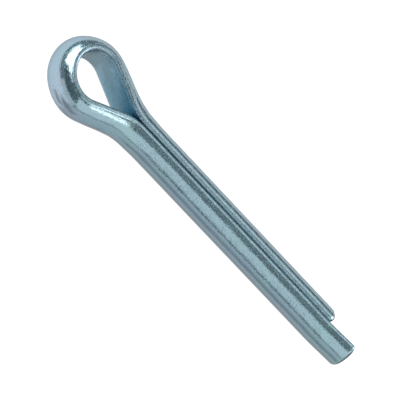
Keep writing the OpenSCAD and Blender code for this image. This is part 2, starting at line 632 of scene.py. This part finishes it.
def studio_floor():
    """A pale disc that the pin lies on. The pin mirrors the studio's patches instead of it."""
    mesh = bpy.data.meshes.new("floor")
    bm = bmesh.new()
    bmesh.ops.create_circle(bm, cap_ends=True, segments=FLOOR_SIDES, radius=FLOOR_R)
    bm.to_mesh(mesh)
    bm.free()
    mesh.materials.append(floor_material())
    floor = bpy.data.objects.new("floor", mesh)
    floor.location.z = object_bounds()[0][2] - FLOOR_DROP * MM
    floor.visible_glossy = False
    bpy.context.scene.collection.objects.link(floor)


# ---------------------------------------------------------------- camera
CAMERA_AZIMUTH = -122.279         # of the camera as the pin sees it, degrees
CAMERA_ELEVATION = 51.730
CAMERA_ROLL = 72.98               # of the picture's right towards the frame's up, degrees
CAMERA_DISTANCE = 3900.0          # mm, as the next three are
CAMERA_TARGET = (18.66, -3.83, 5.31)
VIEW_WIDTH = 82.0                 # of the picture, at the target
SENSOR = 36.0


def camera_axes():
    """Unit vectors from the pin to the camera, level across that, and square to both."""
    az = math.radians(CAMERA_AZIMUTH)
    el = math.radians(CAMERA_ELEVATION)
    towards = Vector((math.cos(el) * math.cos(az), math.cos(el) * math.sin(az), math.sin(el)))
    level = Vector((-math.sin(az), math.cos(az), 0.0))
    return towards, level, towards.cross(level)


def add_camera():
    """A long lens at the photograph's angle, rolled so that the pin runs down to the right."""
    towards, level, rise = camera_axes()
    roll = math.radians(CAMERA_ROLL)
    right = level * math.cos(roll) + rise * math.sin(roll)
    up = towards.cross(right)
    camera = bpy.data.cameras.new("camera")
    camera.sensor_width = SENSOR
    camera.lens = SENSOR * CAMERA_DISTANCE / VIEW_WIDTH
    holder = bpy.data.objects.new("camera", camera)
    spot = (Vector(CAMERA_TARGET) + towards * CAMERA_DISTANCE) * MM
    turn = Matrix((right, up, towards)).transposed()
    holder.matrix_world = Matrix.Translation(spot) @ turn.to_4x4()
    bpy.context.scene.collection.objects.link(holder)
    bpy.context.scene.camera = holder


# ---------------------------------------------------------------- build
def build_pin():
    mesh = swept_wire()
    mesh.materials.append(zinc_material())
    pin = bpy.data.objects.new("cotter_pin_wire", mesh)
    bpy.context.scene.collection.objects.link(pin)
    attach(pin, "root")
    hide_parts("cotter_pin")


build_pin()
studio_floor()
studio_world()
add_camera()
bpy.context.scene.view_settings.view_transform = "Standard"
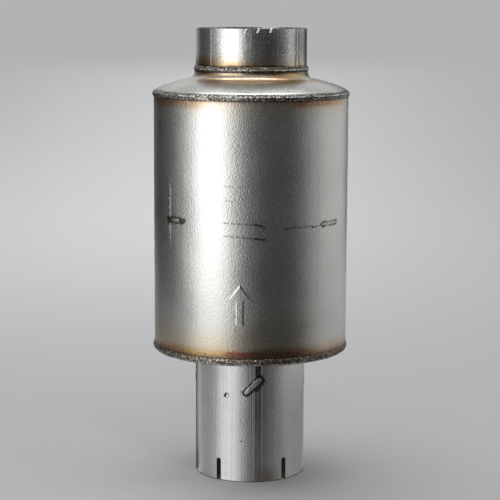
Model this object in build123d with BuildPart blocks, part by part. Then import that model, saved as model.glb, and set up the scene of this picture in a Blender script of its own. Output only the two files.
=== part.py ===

■ ■ ■ ■

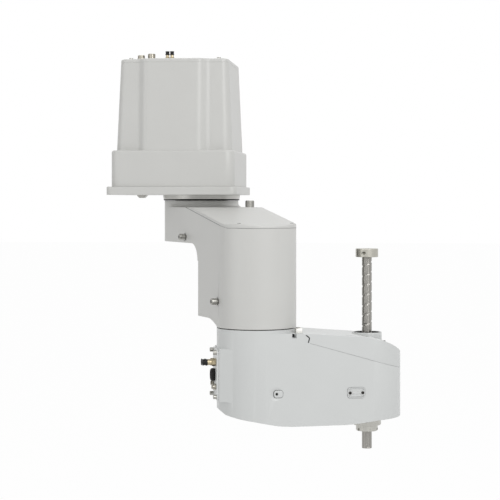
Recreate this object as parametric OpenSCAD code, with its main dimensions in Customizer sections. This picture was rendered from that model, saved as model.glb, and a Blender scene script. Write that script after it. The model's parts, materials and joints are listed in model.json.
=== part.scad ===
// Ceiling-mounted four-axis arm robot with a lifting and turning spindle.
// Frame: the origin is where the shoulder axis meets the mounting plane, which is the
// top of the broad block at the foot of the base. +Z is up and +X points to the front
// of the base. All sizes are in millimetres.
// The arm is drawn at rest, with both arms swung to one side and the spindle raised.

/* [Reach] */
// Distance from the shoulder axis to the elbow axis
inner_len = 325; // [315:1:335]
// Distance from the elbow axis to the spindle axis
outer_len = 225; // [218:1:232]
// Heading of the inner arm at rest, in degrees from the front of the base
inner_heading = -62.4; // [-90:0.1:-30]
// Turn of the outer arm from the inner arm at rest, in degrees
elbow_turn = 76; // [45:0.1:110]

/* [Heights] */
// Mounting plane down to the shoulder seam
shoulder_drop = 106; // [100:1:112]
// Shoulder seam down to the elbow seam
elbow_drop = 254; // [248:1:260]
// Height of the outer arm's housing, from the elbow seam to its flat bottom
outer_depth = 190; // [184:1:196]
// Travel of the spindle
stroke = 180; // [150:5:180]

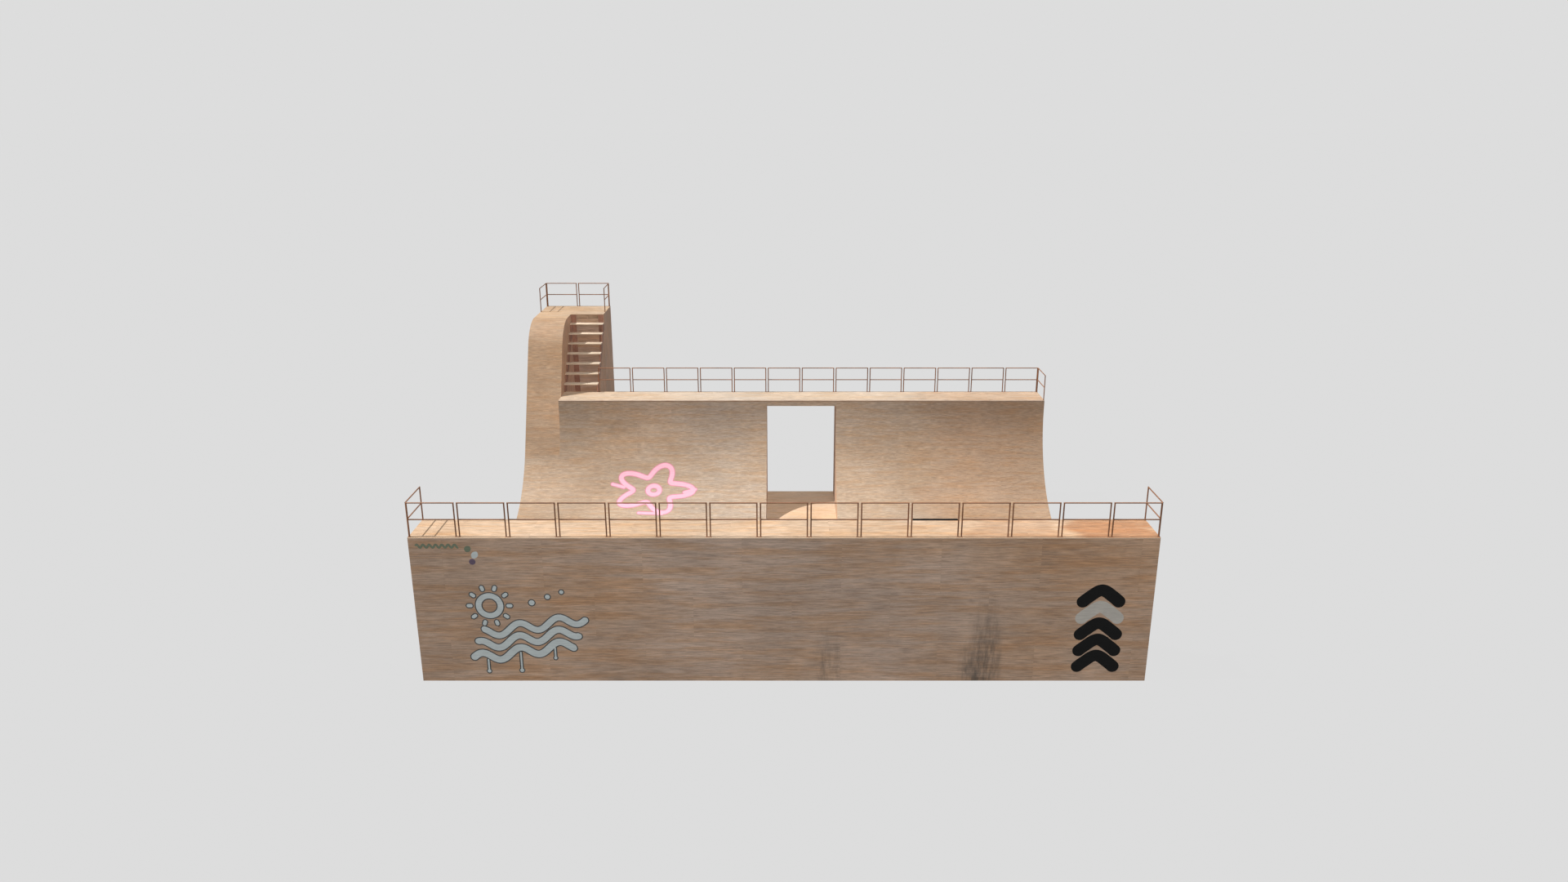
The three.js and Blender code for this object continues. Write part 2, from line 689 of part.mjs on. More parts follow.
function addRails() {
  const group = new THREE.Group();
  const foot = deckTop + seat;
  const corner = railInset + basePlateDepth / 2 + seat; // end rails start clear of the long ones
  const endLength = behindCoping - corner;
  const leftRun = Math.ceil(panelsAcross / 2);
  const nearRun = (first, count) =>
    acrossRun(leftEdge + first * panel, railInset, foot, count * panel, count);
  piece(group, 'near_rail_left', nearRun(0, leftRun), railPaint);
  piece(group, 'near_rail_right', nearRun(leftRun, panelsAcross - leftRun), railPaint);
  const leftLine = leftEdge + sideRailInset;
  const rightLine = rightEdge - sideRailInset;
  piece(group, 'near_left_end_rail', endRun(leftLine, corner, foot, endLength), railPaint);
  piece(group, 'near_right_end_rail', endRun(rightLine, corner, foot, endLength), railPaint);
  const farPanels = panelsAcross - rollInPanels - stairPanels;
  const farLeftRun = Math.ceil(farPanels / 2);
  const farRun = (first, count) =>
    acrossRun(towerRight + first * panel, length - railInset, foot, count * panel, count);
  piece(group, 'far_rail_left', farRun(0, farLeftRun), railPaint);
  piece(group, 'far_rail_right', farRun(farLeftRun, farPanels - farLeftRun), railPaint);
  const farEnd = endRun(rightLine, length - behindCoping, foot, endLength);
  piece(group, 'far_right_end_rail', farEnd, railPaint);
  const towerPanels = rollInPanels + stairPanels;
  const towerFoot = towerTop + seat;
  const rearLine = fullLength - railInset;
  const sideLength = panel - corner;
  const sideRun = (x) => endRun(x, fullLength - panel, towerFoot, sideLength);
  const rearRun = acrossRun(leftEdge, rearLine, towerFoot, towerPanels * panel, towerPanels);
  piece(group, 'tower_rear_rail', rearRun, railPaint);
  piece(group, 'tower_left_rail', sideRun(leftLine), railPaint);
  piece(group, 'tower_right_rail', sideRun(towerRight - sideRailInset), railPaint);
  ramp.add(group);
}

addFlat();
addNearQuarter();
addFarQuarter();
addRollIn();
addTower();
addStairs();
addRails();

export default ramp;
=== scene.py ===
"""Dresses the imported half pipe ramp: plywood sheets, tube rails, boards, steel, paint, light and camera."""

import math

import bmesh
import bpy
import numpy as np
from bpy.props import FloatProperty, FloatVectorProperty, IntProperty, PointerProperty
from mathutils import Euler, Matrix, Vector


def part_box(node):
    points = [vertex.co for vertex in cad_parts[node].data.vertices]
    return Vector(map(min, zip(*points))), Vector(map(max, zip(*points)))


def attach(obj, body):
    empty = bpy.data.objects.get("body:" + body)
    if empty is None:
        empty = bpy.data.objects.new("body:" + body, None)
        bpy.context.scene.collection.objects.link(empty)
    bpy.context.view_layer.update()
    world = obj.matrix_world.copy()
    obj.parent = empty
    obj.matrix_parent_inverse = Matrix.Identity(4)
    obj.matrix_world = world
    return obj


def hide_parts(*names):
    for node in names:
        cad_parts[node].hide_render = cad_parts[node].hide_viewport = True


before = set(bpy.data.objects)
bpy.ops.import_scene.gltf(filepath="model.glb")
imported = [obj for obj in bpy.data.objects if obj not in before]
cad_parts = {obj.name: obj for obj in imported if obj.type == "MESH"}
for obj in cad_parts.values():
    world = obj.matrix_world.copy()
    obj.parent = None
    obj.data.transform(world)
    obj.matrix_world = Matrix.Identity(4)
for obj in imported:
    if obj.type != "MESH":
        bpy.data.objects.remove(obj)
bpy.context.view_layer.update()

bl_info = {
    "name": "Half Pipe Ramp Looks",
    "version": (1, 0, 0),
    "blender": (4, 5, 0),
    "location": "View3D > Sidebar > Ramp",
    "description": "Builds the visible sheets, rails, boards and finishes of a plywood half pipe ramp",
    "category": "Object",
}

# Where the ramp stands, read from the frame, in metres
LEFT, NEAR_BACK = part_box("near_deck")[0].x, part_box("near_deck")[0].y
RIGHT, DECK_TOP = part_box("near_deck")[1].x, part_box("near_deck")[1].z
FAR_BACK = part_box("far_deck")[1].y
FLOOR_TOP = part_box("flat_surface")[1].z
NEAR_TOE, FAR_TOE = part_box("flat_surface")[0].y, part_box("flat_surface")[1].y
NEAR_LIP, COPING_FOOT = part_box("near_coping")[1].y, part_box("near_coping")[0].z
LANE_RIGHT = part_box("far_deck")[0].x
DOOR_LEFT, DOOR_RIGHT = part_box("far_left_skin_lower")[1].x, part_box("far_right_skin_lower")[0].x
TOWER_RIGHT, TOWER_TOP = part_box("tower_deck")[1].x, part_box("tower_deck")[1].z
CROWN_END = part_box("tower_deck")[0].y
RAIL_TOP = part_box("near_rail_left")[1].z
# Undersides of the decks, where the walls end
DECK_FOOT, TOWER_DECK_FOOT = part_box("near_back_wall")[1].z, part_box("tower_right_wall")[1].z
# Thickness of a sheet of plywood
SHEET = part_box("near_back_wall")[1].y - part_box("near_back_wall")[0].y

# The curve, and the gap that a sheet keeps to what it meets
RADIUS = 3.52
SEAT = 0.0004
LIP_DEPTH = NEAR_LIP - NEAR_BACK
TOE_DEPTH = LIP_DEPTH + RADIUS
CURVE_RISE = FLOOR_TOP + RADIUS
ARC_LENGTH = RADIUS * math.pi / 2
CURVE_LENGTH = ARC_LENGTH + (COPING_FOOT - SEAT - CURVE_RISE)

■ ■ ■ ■

◆ What is required:
The first line to be transcribed is the one containing "Keep writing the", and the last is the one containing "bpy.context.scene.camera = holder". Transcribe exactly those lines and nothing else.

◆ Worked answer:
Keep writing the OpenSCAD and Blender code for this image. This is part 2, starting at line 632 of scene.py. This part finishes it.
def studio_floor():
    """A pale disc that the pin lies on. The pin mirrors the studio's patches instead of it."""
    mesh = bpy.data.meshes.new("floor")
    bm = bmesh.new()
    bmesh.ops.create_circle(bm, cap_ends=True, segments=FLOOR_SIDES, radius=FLOOR_R)
    bm.to_mesh(mesh)
    bm.free()
    mesh.materials.append(floor_material())
    floor = bpy.data.objects.new("floor", mesh)
    floor.location.z = object_bounds()[0][2] - FLOOR_DROP * MM
    floor.visible_glossy = False
    bpy.context.scene.collection.objects.link(floor)


# ---------------------------------------------------------------- camera
CAMERA_AZIMUTH = -122.279         # of the camera as the pin sees it, degrees
CAMERA_ELEVATION = 51.730
CAMERA_ROLL = 72.98               # of the picture's right towards the frame's up, degrees
CAMERA_DISTANCE = 3900.0          # mm, as the next three are
CAMERA_TARGET = (18.66, -3.83, 5.31)
VIEW_WIDTH = 82.0                 # of the picture, at the target
SENSOR = 36.0


def camera_axes():
    """Unit vectors from the pin to the camera, level across that, and square to both."""
    az = math.radians(CAMERA_AZIMUTH)
    el = math.radians(CAMERA_ELEVATION)
    towards = Vector((math.cos(el) * math.cos(az), math.cos(el) * math.sin(az), math.sin(el)))
    level = Vector((-math.sin(az), math.cos(az), 0.0))
    return towards, level, towards.cross(level)


def add_camera():
    """A long lens at the photograph's angle, rolled so that the pin runs down to the right."""
    towards, level, rise = camera_axes()
    roll = math.radians(CAMERA_ROLL)
    right = level * math.cos(roll) + rise * math.sin(roll)
    up = towards.cross(right)
    camera = bpy.data.cameras.new("camera")
    camera.sensor_width = SENSOR
    camera.lens = SENSOR * CAMERA_DISTANCE / VIEW_WIDTH
    holder = bpy.data.objects.new("camera", camera)
    spot = (Vector(CAMERA_TARGET) + towards * CAMERA_DISTANCE) * MM
    turn = Matrix((right, up, towards)).transposed()
    holder.matrix_world = Matrix.Translation(spot) @ turn.to_4x4()
    bpy.context.scene.collection.objects.link(holder)
    bpy.context.scene.camera = holder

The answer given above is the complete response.